The replay value of Uprising is actually fairly high. In addition to the aforementioned multiplayer, there are tons of unlockable ‘idols,’ much akin to the trophies found in the Super Smash Bros games. One of my favorite features the game has to offer are collectable, real-life AR cards. These are found through many different ventures (gaming magazines, Nintendo events, and each copy of Uprising ships with six random ones). The game has an AR Mode from its main menu, which allows you to view each card through the 3DS’s Augmented Reality camera. The character depicted on each card comes to life, which unlocks idols in the game. You can also have them battle each other, making for a sweet time killer. Lastly, Uprising features a StreetPass function in the form of gem-swapping. Said gems contain weapons you can trade and receive from other players.

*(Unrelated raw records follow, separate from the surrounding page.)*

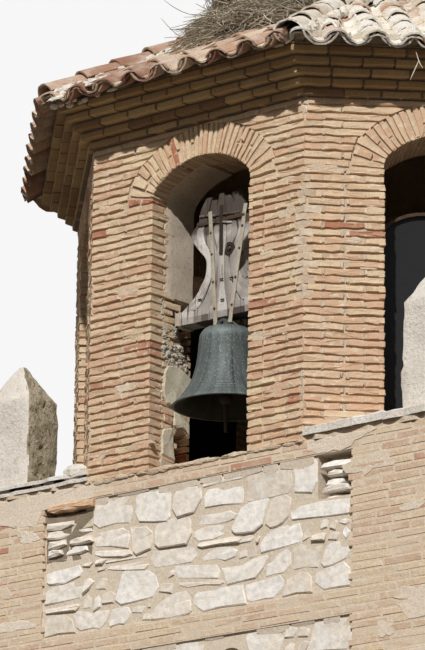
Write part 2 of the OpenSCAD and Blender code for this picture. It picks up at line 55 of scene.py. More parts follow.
# %% Main sizes, in metres
sill_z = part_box("belfry_pier_1")[0].z
spring_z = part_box("belfry_pier_1")[1].z
right_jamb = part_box("belfry_pier_1")[0].x
left_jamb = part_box("belfry_pier_8")[1].x
flat_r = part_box("arch_rings")[1].x
inner_r = -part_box("arch_head_1")[1].y
cornice_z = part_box("cornice")[0].z
roof_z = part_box("cornice")[1].z
cornice_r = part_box("cornice")[1].x
eave_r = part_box("roof_tiles")[1].x
eave_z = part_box("roof_tiles")[0].z
tile_apex_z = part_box("roof_tiles")[1].z
axle = Vector(frame["record"]["behaviour"]["joints"][0]["pos_m"])
sides = 8
half_turn = math.pi / sides
print("belfry", round(2 * flat_r, 3), "m wide, sill at", round(sill_z, 3), "axle at", tuple(axle))

# %% [markdown]
# The camera stands on the ground in front of the right-hand corner and looks up with a long lens.
# Its place was worked out from the arches, the corners and the cornice lines, so its shift stays 0.
# The lens is given for the picture's height, because the frame is upright.

# %% Camera
camera_place = Vector((20.796, -26.966, 1.2))
camera_yaw = math.radians(40.116)
camera_pitch = math.radians(16.243)
camera_roll = math.radians(0.718)
film_height = 24.0
lens = 166.64
view_reach = 400

ahead = Vector((-math.sin(camera_yaw) * math.cos(camera_pitch),
                math.cos(camera_yaw) * math.cos(camera_pitch), math.sin(camera_pitch)))
level = Vector((math.cos(camera_yaw), math.sin(camera_yaw), 0))
upward = level.cross(ahead)
right_hand = math.cos(camera_roll) * level + math.sin(camera_roll) * upward
head_up = -math.sin(camera_roll) * level + math.cos(camera_roll) * upward
camera_data = bpy.data.cameras.new("camera")
camera_data.sensor_fit = "VERTICAL"
camera_data.sensor_height = film_height
camera_data.lens = lens
camera_data.clip_end = view_reach
camera = bpy.data.objects.new("camera", camera_data)
bpy.context.collection.objects.link(camera)
camera.matrix_world = Matrix.Translation(camera_place) @ Matrix(
    (right_hand, head_up, -ahead)).transposed().to_4x4()
bpy.context.scene.camera = camera
print("camera looks along", tuple(round(c, 3) for c in ahead))

# %% [markdown]
# One lamp far away gives the raking light that draws every brick's edge, a little softened, and a
# pale world fills the shade. World and floor are brighter for the camera than for the object, so
# the background is pale and the deep shade under the eave stays deep. Earth-coloured ground gives
# little light back, so the floor does the same, though the camera sees it pale.

# %% Light, world and floor
sun_azimuth = math.radians(28)
sun_height = math.radians(38)
sun_width = math.radians(1.2)
sun_strength = 3.38
fill_strength = 0.19
backdrop_strength = 0.93
sun_colour, fill_colour = (1.0, 0.975, 0.94), (1.0, 0.97, 0.92, 1)

to_sun = Vector((math.sin(sun_azimuth) * math.cos(sun_height),
                 -math.cos(sun_azimuth) * math.cos(sun_height), math.sin(sun_height)))
sun_data = bpy.data.lights.new("sun", "SUN")
sun_data.energy = sun_strength
sun_data.angle = sun_width
sun_data.color = sun_colour
sun = bpy.data.objects.new("sun", sun_data)
sun.rotation_euler = to_sun.to_track_quat("Z", "Y").to_euler()
bpy.context.collection.objects.link(sun)

world = bpy.data.worlds.new("pale_world")
bpy.context.scene.world = world
world.use_nodes = True
world_nodes = world.node_tree.nodes
world_links = world.node_tree.links
fill = world_nodes["Background"]
fill.inputs["Color"].default_value = fill_colour
fill.inputs["Strength"].default_value = fill_strength
seen = world_nodes.new("ShaderNodeBackground")
seen.inputs["Color"].default_value = (1, 1, 1, 1)
seen.inputs["Strength"].default_value = backdrop_strength


def show_to_camera(tree, lighting, shown):
    """Mixes two shaders: camera, glossy and transmission rays meet the second, others the first."""
    light_path = tree.nodes.new("ShaderNodeLightPath")
    mixed = tree.nodes.new("ShaderNodeMixShader")
    seen_rays = light_path.outputs["Is Camera Ray"]
    for ray in ("Is Glossy Ray", "Is Transmission Ray"):
        either = tree.nodes.new("ShaderNodeMath")
        either.operation = "MAXIMUM"
        tree.links.new(seen_rays, either.inputs[0])
        tree.links.new(light_path.outputs[ray], either.inputs[1])
        seen_rays = either.outputs[0]
    for shader_output, socket in zip((seen_rays, lighting, shown), mixed.inputs):
        tree.links.new(shader_output, socket)
    return mixed.outputs[0]


world_links.new(show_to_camera(world.node_tree, fill.outputs[0], seen.outputs[0]),
                world_nodes["World Output"].inputs["Surface"])
bpy.context.scene.view_settings.view_transform = "Standard"


def unit(number):
    """Keeps a number between 0 and 1."""
    return min(max(number, 0.0), 1.0)


def srgb(red, green, blue):
    """Linear colour of an 8-bit one."""
    def linear(c):
        c = c / 255
        return c / 12.92 if c <= 0.04045 else ((c + 0.055) / 1.055) ** 2.4
    return (linear(red), linear(green), linear(blue), 1.0)


# %% [markdown]
# Every finish here is weathered and dry, and most share the same ingredients. Two node groups hold
# them. One gives a rough surface: a fine grain, coarse lumps and soft stains. The other picks a
# colour for each brick, stone or stick from three, by the piece's own tone.

# %% Shader groups that several finishes use
def new_group(name, numbers, colours, outputs):
    group = bpy.data.node_groups.new(name, "ShaderNodeTree")
    for label, value in numbers:
        socket = group.interface.new_socket(label, in_out="INPUT", socket_type="NodeSocketFloat")
        socket.default_value = value
    for label in colours:
        group.interface.new_socket(label, in_out="INPUT", socket_type="NodeSocketColor")
    for label, kind in outputs:
        group.interface.new_socket(label, in_out="OUTPUT", socket_type=kind)
    return group, group.nodes.new("NodeGroupInput"), group.nodes.new("NodeGroupOutput")


def math_node(tree, operation, a, b):
    node = tree.nodes.new("ShaderNodeMath")
    node.operation = operation
    for socket, value in zip(node.inputs, (a, b)):
        if isinstance(value, (int, float)):
            socket.default_value = value
        else:
            tree.links.new(value, socket)
    return node.outputs[0]


def noise_node(tree, place, scale, detail, rough=0.6):
    node = tree.nodes.new("ShaderNodeTexNoise")
    node.inputs["Detail"].default_value = detail
    node.inputs["Roughness"].default_value = rough
    tree.links.new(place, node.inputs["Vector"])
    if isinstance(scale, (int, float)):
        node.inputs["Scale"].default_value = scale
    else:
        tree.links.new(scale, node.inputs["Scale"])
    return node.outputs["Fac"]


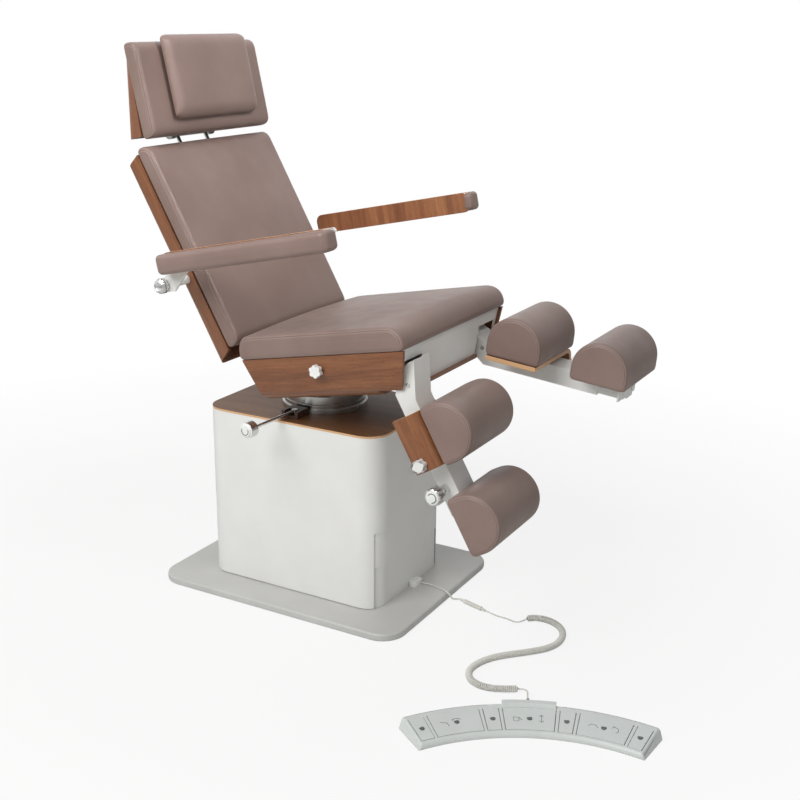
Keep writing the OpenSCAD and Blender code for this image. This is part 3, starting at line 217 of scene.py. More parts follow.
# Walnut veneer under satin lacquer: long dark streaks and short pores along the grain, a broad
# lighter figure across it, and a soft reflection.
walnut = {"tones": [(0.28, "#5c3520"), (0.5, "#83502f"), (0.72, "#a06a41")], "streak": 5.0, "figure": 38,
          "pore": 0.9, "roughness": 0.36, "coat": 0.16}
boardWood = dict(walnut, tones=[(0.28, "#6b4029"), (0.5, "#966040"), (0.72, "#b47c52")], streak=7.0)
darkWalnut = {"tones": [(0.25, "#54371f"), (0.5, "#6f4b2e"), (0.78, "#896343")], "streak": 6.0, "figure": 42,
              "pore": 1.0, "roughness": 0.42, "coat": 0.0, "shine": 0.3}
grainStretch = {"y": (1, 18, 1), "z": (1, 1, 18)}      # streaks are 18 times as long as they are wide
poreColour = "#3a2114"


def makeVeneer(name, wood, grain, lean=0):
    material, tree, shader = newMaterial(name, {"Coat Weight": wood["coat"], "Coat Roughness": 0.2,
                                                "Specular IOR Level": wood.get("shine", 0.5),
                                                "Roughness": wood["roughness"]})
    place = localVector(tree, lean, grainStretch[grain])
    figure = addNode(tree, "TexNoise", {"Scale": perMetre(wood["figure"]), "Detail": 4.0, "Distortion": 0.6},
                     {"Vector": place})
    streak = addNode(tree, "TexNoise", {"Scale": perMetre(wood["streak"]), "Detail": 6.0, "Roughness": 0.6},
                     {"Vector": place})
    pores = addNode(tree, "TexNoise", {"Scale": perMetre(wood["pore"]), "Detail": 2.0}, {"Vector": place})
    grained = mathOf(tree, "ADD", mathOf(tree, "MULTIPLY", figure.outputs["Fac"], 0.55),
                     mathOf(tree, "MULTIPLY", streak.outputs["Fac"], 0.45))
    tone = rampOf(tree, grained, wood["tones"])
    poreMask = fall(tree, pores.outputs["Fac"], 0.36, 0.44)
    tone = blendColour(tree, mathOf(tree, "MULTIPLY", poreMask, 0.35), tone, hexColour(poreColour))
    tree.links.new(tone, shader.inputs["Base Color"])
    giveBump(tree, shader, mathOf(tree, "SUBTRACT", grained, mathOf(tree, "MULTIPLY", poreMask, 0.5)), 0.12, 0.2)
    return material


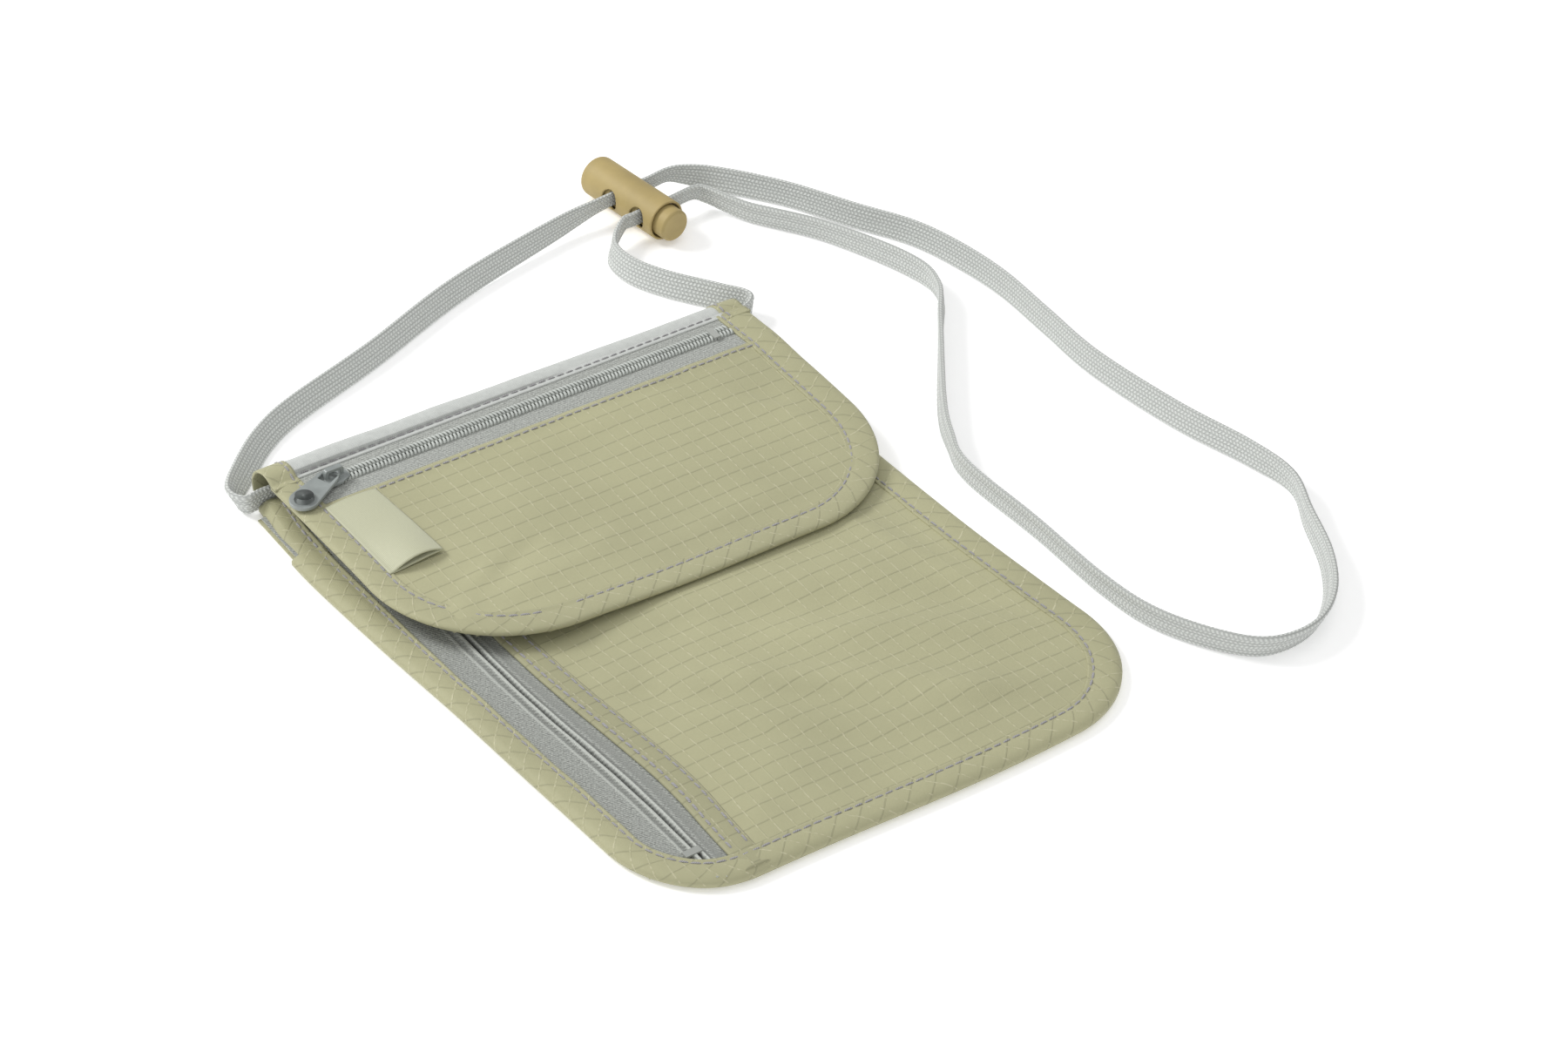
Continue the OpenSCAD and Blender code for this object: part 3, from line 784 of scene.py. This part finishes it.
def make_side_zip(y0, y1):
    middle = SIDE_COIL[0]

    def tape_top(x, y):
        d = x - middle
        wide = 0.85 * np.exp(-((d + 1.15) / 0.78) ** 4)
        thin = 0.8 * np.exp(-((d - 0.75) / 0.42) ** 4)
        shelf = 0.3 * np.exp(-((d - 2.1) / 0.95) ** 4) + 0.18 * np.exp(-((d + 2.9) / 0.5) ** 2)
        slot = -0.45 * np.exp(-(d / 0.22) ** 2)
        return 2.42 + wide + thin + shelf + slot + 0.05 * np.sin(y * 0.4 + x)

    for side, name, node in ((-1, "side_zip_tape_left", "side_zip_tape_outer"),
                             (1, "side_zip_tape_right", "side_zip_tape_inner")):
        far = BODY_LOW[0] + 1.5 if side < 0 else FACING_LOW[0] + 1.2
        near = middle + side * 0.1
        xs = steps(min(far, near), max(far, near), 0.2)
        tape = cloth(name, xs, steps(y0, y1, 0.9), tape_top, 0.3, "pouch", "side_tape", keep=BODY_CELLS,
                     replaces=[node])
    for side, node in ((-1, "side_zip_coil_outer"), (1, "side_zip_coil_inner")):
        coil(node + "_wire", "y", SIDE_COIL_LOW[1], SIDE_COIL_HIGH[1], middle, SIDE_COIL[2] - 0.75, side,
             "pouch", [node], half_height=0.3)


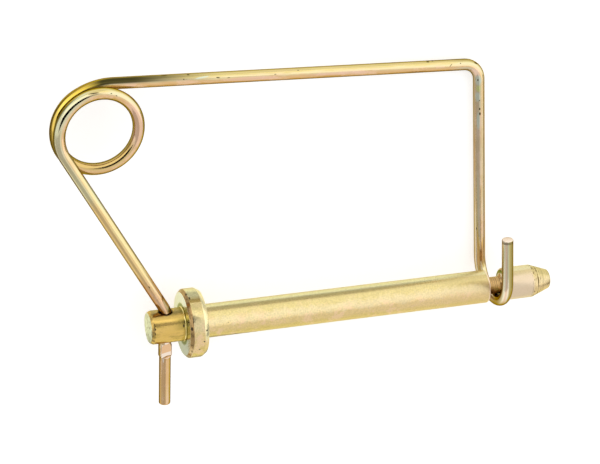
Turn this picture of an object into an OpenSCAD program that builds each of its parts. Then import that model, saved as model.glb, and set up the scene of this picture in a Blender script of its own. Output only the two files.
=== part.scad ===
// Wire lock pin: a turned steel pin with a collar and a retaining groove, and a one-piece spring
// wire that swivels in a cross hole through the pin's head. The wire runs from its tail up through
// the head, round a coil, along an arm over the shank and down to a hook that snaps into the groove.
// All lengths are in millimetres and all angles in degrees.
// The pin lies along X with its tip at +X. Its axis is the X axis, and the collar's bearing face is
// at X = 0. The part lies on its back: the wire's frame reaches out along +Y and the hook's free end
// points to +Y too, on the upper side.

/* [Shank] */
// Diameter of the bar that the pin is turned from
shank_d = 12.7; // [10:0.1:20]
// Usable length, from the collar's bearing face to the groove
shank_len = 114; // [70:1:180]
// Rounding of the shank's end at the groove
shoulder_round = 0.4; // [0.1:0.1:0.8]

/* [Head] */
// Diameter of the collar
collar_d = 26; // [20:0.5:40]
// Thickness of the collar
collar_t = 7.2; // [4:0.1:12]
// Depth of the chamfers on both edges of the collar, towards the pin's axis
collar_chamfer = 1.1; // [0.2:0.1:2]
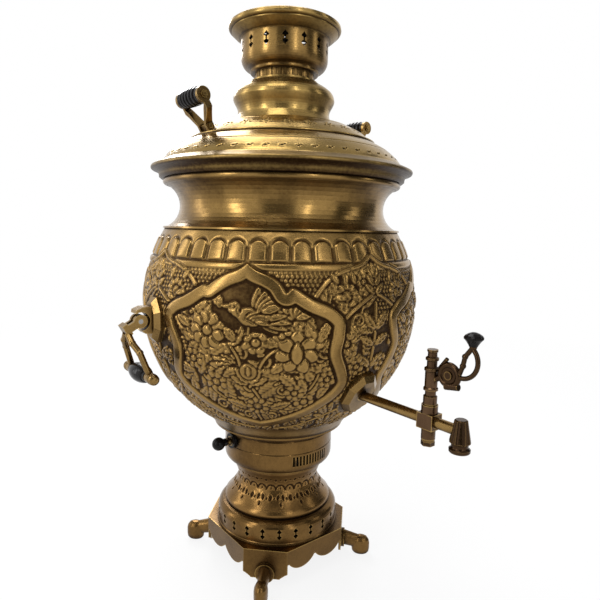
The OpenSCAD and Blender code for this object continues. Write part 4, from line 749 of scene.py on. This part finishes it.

Kid Icarus: Uprising is a game that should be better than it is. It features astronomical production values, even by Nintendo’s standards. However, all the quality soundtrack, voice acting and graphical power in the world can’t redeem it from its purely counter-intuitive controls and sloppy camera control. If you can overlook the game’s criminally poor controls, then consider this one of the best titles on the 3DS (or any handheld, for that matter) and pick it up. If not, well there’s not much else to say.